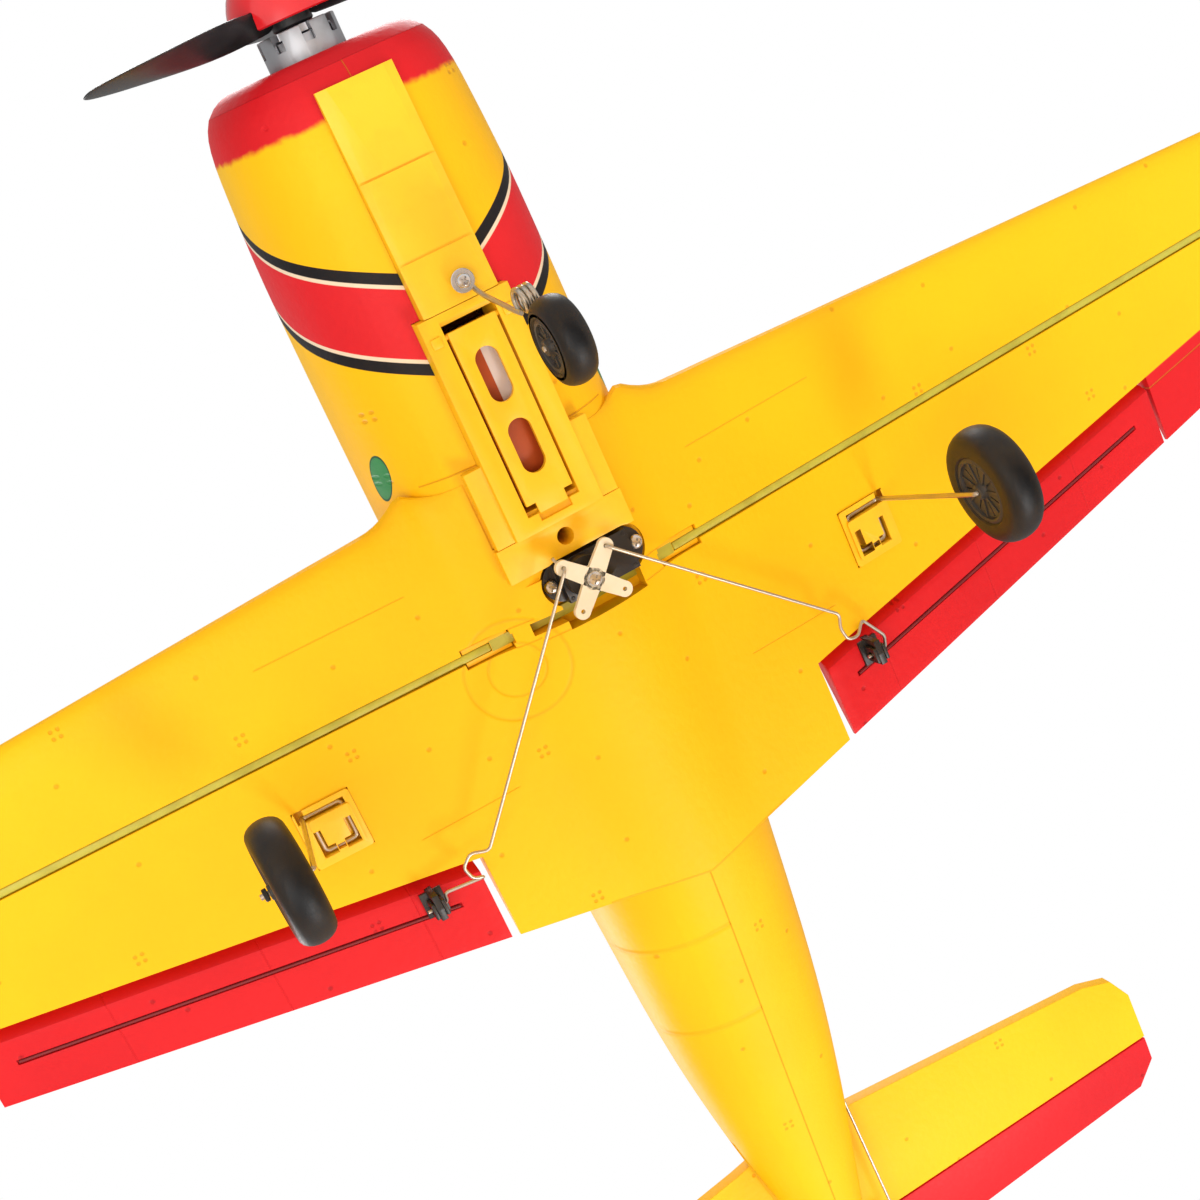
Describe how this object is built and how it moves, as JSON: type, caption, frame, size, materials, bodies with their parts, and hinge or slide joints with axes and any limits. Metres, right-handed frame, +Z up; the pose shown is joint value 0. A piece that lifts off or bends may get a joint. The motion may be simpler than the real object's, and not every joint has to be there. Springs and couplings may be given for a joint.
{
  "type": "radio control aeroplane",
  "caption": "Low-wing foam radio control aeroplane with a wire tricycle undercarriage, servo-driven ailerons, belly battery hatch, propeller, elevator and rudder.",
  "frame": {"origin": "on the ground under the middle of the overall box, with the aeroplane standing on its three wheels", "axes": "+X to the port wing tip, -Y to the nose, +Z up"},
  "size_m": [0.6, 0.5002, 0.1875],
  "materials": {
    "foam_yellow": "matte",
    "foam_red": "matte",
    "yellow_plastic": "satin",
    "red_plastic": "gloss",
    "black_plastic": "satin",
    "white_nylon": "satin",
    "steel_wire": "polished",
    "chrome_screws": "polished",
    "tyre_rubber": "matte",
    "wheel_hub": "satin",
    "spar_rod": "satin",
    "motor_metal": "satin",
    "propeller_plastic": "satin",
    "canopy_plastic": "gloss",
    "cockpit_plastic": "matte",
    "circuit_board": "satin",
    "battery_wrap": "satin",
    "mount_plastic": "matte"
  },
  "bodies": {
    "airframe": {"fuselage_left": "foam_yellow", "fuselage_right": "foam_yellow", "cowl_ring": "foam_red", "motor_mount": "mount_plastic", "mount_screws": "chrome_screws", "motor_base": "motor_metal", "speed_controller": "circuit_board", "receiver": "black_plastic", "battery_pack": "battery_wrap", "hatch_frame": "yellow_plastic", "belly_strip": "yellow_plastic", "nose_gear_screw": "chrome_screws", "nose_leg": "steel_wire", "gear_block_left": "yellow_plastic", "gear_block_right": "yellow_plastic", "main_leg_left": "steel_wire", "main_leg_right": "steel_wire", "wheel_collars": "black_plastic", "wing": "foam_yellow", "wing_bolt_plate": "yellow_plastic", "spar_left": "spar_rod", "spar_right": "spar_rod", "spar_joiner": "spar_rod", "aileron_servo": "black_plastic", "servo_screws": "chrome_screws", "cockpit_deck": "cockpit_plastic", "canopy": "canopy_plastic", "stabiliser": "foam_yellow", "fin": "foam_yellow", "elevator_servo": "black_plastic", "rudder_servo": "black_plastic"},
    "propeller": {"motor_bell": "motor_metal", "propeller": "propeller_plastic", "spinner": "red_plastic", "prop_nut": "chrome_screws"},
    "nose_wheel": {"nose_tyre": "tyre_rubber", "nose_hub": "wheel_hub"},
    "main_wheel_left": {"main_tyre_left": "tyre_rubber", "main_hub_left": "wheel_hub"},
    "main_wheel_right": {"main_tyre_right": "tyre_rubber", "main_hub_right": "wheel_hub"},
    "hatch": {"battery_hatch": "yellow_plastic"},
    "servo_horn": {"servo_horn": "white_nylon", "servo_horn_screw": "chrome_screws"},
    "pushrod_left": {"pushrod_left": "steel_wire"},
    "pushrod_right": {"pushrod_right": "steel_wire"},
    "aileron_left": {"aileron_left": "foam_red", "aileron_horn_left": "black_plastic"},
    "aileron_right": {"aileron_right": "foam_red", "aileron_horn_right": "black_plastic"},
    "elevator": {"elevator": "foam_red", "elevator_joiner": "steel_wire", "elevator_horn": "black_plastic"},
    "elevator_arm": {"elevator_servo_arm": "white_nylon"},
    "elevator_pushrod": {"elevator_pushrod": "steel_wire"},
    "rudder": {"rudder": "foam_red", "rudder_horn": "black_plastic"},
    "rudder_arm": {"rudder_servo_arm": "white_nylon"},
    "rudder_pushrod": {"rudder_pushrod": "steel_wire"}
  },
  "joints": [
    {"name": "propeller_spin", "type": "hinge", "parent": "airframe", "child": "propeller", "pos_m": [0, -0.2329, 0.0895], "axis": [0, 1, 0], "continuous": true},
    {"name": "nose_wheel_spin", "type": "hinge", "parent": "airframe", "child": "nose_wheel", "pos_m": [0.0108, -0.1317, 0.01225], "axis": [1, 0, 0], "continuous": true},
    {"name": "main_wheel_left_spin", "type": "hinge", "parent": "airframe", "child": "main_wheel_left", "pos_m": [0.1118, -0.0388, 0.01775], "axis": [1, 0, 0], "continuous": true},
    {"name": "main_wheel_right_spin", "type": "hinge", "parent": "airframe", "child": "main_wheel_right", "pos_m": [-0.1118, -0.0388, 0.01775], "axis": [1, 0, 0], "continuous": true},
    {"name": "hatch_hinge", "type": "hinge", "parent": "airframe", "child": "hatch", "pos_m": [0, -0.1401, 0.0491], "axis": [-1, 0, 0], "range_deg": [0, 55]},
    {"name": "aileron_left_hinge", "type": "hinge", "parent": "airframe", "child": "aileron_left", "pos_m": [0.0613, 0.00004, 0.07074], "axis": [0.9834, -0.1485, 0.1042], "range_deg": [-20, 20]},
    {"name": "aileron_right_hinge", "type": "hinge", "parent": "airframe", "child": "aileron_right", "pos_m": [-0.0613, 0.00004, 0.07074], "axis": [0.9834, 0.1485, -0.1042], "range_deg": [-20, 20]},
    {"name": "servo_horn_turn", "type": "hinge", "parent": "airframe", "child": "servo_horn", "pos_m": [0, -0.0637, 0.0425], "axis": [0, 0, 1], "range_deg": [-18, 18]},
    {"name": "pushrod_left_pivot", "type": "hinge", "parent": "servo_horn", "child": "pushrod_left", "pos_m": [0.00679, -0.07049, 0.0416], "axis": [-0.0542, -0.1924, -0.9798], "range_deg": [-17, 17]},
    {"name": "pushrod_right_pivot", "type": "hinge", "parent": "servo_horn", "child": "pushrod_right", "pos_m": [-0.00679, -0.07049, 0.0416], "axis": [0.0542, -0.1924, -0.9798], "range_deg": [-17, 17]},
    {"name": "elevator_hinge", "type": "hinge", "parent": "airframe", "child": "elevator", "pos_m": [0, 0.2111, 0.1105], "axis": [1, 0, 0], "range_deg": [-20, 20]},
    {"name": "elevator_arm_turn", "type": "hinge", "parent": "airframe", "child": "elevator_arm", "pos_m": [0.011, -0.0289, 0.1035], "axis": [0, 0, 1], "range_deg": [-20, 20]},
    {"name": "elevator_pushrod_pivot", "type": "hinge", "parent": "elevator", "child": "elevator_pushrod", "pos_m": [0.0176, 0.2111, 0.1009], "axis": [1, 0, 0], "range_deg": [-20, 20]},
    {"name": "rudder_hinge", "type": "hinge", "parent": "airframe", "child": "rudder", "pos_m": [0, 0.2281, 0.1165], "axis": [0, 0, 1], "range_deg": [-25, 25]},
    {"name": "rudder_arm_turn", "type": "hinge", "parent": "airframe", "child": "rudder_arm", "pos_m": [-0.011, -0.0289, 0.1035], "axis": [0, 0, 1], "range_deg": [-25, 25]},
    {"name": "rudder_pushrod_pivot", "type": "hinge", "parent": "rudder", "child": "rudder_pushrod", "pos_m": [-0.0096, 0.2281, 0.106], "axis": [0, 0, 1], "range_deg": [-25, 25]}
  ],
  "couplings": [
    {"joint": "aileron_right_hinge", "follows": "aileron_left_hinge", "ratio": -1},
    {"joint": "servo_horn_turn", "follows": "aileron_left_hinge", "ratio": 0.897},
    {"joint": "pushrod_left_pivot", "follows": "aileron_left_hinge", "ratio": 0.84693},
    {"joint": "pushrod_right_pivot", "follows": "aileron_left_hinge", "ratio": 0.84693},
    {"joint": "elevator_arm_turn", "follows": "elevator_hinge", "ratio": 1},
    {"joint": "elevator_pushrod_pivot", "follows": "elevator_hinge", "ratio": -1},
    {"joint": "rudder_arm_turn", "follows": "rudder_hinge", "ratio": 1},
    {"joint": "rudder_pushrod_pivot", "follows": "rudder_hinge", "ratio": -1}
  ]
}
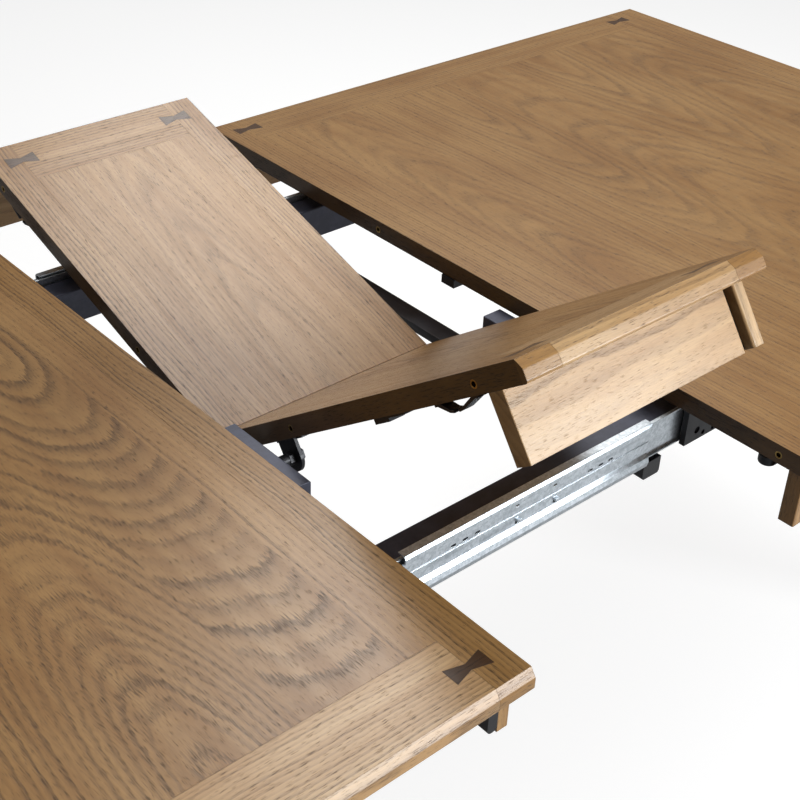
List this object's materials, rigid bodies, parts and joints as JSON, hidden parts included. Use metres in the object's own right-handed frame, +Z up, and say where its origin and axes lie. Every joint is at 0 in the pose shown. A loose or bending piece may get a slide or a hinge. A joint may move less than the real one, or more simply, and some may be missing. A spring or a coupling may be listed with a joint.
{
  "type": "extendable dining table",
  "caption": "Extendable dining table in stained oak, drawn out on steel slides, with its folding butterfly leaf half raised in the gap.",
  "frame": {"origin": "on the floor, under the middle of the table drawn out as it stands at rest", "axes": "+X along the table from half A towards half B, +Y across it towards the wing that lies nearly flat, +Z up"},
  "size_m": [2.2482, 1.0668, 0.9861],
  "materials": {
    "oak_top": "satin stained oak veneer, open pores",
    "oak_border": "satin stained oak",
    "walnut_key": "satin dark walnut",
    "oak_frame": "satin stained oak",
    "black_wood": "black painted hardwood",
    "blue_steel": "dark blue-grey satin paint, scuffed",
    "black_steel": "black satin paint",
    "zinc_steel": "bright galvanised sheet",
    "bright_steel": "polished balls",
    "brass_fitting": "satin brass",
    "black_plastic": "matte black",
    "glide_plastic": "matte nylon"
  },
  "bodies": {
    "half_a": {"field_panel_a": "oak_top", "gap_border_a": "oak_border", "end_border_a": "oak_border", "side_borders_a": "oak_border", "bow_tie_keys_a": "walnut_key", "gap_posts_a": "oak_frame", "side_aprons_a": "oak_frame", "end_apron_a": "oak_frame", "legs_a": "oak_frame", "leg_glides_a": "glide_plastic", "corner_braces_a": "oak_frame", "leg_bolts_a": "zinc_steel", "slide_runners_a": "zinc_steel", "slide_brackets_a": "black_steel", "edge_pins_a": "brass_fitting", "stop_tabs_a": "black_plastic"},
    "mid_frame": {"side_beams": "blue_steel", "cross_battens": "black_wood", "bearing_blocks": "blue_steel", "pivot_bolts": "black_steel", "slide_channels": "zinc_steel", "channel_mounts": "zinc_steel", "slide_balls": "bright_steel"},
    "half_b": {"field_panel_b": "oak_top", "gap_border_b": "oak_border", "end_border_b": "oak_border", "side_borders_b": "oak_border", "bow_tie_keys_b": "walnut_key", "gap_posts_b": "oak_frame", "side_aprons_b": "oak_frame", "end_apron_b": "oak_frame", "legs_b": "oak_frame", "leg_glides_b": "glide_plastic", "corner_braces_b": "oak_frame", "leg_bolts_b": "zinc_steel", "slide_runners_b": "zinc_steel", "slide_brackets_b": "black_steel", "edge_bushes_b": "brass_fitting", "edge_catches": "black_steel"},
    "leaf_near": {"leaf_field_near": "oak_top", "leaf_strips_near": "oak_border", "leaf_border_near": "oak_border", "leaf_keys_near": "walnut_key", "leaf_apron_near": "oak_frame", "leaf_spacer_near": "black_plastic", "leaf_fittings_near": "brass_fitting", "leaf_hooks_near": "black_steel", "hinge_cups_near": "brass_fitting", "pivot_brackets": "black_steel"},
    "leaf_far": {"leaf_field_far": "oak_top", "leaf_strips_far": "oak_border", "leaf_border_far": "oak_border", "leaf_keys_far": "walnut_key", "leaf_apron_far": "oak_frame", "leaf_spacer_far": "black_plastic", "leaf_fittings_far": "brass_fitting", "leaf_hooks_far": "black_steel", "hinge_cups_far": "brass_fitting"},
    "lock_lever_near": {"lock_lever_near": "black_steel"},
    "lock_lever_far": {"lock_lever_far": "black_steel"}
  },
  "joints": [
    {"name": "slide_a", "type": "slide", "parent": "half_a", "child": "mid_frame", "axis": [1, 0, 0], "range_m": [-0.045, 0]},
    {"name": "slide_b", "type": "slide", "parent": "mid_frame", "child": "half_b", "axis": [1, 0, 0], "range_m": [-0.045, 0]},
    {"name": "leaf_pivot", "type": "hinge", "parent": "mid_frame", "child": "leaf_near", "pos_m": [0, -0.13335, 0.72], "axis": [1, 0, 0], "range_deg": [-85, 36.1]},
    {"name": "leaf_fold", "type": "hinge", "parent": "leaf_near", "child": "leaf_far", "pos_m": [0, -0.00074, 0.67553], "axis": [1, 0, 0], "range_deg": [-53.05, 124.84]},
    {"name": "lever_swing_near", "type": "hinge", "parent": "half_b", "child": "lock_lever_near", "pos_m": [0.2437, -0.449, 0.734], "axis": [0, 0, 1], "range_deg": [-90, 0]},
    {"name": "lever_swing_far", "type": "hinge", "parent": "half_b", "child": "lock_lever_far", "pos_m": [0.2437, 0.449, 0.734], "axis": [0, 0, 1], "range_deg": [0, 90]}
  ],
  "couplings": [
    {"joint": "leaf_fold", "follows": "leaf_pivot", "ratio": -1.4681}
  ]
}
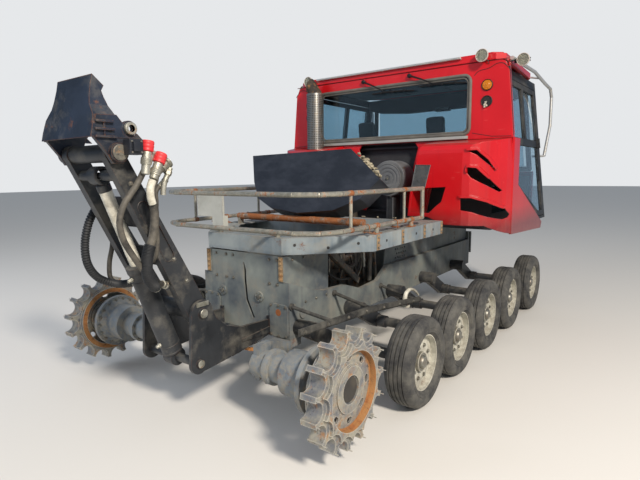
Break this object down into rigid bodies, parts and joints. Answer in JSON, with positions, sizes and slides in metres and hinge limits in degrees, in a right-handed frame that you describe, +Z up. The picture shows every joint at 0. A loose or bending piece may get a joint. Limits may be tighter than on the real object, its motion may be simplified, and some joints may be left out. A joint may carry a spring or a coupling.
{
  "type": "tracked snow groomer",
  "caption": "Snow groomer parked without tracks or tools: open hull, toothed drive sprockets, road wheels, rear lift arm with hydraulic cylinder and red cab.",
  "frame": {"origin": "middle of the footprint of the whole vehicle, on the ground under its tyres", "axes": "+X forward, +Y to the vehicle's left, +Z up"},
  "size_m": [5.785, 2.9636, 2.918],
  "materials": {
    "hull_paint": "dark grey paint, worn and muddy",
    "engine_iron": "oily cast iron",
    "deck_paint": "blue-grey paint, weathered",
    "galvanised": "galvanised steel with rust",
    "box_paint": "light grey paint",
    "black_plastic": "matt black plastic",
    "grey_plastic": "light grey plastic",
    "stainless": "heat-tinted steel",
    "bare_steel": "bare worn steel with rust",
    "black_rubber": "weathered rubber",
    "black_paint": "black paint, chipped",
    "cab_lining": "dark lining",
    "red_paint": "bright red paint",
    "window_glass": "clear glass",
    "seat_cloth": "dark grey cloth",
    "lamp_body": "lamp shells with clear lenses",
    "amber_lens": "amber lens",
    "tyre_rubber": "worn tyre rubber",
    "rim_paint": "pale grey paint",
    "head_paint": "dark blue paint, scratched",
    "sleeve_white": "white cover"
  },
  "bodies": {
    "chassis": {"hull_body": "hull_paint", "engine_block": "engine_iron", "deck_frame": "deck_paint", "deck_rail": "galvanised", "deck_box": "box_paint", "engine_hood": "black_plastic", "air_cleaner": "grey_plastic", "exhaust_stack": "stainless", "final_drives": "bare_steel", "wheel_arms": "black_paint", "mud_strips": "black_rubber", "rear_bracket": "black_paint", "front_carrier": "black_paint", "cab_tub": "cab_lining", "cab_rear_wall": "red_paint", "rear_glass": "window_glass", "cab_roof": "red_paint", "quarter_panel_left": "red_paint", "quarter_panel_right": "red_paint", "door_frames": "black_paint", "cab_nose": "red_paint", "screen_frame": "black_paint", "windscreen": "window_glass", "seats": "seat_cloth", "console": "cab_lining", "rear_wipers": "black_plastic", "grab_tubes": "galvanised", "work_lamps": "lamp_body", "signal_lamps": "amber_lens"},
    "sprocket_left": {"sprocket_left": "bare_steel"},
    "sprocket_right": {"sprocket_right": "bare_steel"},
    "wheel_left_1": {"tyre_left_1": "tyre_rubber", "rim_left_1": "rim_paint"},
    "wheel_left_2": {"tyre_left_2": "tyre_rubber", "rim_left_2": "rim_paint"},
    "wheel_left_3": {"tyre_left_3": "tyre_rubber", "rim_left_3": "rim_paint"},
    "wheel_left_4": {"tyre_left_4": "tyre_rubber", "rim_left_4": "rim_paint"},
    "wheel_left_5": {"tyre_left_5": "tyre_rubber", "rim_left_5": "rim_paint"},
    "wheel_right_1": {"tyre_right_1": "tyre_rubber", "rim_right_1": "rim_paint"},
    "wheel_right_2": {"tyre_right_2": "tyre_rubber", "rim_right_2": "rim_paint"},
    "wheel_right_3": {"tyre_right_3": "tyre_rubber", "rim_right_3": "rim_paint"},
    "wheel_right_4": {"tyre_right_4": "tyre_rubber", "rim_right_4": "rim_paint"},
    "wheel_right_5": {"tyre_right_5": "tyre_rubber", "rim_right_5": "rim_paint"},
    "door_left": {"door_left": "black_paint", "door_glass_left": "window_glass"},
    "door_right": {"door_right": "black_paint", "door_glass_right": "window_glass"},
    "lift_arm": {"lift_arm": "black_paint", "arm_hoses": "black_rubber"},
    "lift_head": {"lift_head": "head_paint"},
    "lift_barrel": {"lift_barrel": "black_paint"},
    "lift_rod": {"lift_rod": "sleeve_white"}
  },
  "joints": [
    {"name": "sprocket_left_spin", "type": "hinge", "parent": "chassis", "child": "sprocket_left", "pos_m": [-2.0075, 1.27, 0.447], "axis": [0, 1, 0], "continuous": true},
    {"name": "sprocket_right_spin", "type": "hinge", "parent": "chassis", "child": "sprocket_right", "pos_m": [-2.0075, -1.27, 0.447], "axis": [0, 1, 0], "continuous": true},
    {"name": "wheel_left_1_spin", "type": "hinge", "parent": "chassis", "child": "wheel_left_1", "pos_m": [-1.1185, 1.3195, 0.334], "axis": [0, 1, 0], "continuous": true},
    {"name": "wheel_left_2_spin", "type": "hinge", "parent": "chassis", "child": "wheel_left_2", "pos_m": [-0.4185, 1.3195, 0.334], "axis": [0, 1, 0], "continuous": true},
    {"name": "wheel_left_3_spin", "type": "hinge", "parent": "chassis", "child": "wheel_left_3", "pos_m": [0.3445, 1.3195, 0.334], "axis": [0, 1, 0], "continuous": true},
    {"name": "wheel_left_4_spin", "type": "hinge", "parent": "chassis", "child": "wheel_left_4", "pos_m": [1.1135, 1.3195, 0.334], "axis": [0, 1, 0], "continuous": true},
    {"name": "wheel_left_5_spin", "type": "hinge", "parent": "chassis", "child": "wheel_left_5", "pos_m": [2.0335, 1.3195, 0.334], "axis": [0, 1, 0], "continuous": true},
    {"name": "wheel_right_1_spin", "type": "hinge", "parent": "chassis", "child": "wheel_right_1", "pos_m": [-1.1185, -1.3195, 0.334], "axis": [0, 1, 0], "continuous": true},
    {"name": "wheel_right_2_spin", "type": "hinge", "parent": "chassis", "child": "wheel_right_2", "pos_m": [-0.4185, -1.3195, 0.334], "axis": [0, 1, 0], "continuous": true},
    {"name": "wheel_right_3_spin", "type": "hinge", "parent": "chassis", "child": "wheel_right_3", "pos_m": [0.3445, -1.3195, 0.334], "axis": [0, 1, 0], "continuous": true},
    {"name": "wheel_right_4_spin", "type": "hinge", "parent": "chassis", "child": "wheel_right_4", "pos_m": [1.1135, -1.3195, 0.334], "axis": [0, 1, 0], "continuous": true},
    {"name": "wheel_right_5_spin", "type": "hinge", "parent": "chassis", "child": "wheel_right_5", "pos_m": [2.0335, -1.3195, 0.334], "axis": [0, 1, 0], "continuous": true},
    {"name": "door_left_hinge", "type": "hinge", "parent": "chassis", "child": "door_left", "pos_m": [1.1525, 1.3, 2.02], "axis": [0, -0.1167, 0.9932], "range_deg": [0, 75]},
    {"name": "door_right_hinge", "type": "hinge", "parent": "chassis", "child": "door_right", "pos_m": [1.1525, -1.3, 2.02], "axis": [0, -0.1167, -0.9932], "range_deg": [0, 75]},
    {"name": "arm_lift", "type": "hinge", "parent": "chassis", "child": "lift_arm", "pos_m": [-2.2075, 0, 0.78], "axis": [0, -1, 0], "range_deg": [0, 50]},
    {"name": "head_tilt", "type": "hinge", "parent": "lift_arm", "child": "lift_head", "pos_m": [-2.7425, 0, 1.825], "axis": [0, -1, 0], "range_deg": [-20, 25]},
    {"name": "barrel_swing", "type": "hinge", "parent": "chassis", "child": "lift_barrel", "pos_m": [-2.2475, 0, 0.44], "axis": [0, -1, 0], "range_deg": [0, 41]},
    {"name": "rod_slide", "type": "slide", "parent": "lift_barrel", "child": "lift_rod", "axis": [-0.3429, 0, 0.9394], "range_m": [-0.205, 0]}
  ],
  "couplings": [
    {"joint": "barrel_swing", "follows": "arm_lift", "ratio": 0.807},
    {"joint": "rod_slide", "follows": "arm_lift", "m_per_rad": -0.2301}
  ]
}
..............................
WHAT YOU HAVE TO DO
From the material above, copy each line that includes the word "rigid".

SOLUTION
List this object's materials, rigid bodies, parts and joints as JSON, hidden parts included. Use metres in the object's own right-handed frame, +Z up, and say where its origin and axes lie. Every joint is at 0 in the pose shown. A loose or bending piece may get a slide or a hinge. A joint may move less than the real one, or more simply, and some may be missing. A spring or a coupling may be listed with a joint.
Break this object down into rigid bodies, parts and joints. Answer in JSON, with positions, sizes and slides in metres and hinge limits in degrees, in a right-handed frame that you describe, +Z up. The picture shows every joint at 0. A loose or bending piece may get a joint. Limits may be tighter than on the real object, its motion may be simplified, and some joints may be left out. A joint may carry a spring or a coupling.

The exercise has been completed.